Chemical Reaction Engineering is a complete book on how to answer reactor design questions reliably and effectively.
Summary Of The Book
Chemical Reaction Engineering emphasises on the qualitative arguments, simple design methods, graphical procedures, and frequent comparison of capabilities of major reactor types. This book pertains to the development of chemical reactions on a commercial scale. With an elementary description on the related topics, this book also covers an extended, elaborate, and complex idea of the subject. This helps students get an idea of the respective topics before moving on to the complex ones.

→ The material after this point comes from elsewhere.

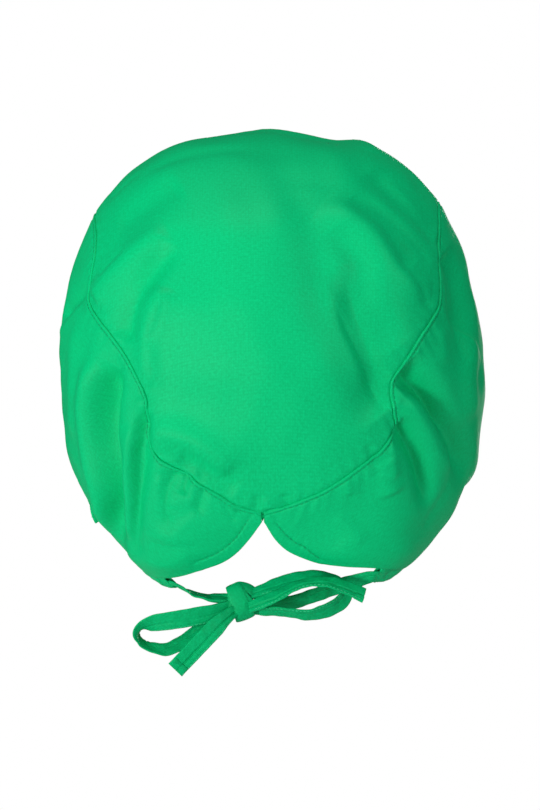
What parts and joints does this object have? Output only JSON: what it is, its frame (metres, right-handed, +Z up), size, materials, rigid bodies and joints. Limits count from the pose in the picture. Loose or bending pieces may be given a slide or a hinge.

Chemical Reaction Engineering is divided into three parts. The first part of this book deals with Homogeneous Reactions in Ideal Reactors. In this part, the book elaborates the ideas of Reactor Design with a complete introduction to it. This part of the book also covers many other areas, like Design for Single Reactions, Design for Parallel Reactions, and Potpourri of Multiple Reactions. The second part of the book comprises an analysis on Non Ideal Flow in reactors. This part is further split into topics like Compartment Models, The Dispersion Model, and The Tank-in-Series Model in reactors. The third part of the book deals with Reactions Catalyzed by Solids in reactors.
About Octave Levenspiel
Professor Octave Levenspiel is a master of chemical reactions engineering. He is a retired professor of chemical engineering from Oregon State University. Professor Levenspiel is also the originator of Octave Levenspiel's fountain, which is a special type of diffusion machine.
Professor Levenspiel has authored many other books like The Chemical Reactor Omnibook, Engineering Flow and Heat Exchange, Understanding Engineering Thermo, and Rambling through Science and Technology. He has also co-authored a book called Fluidization Engineering, which was published in October 1991.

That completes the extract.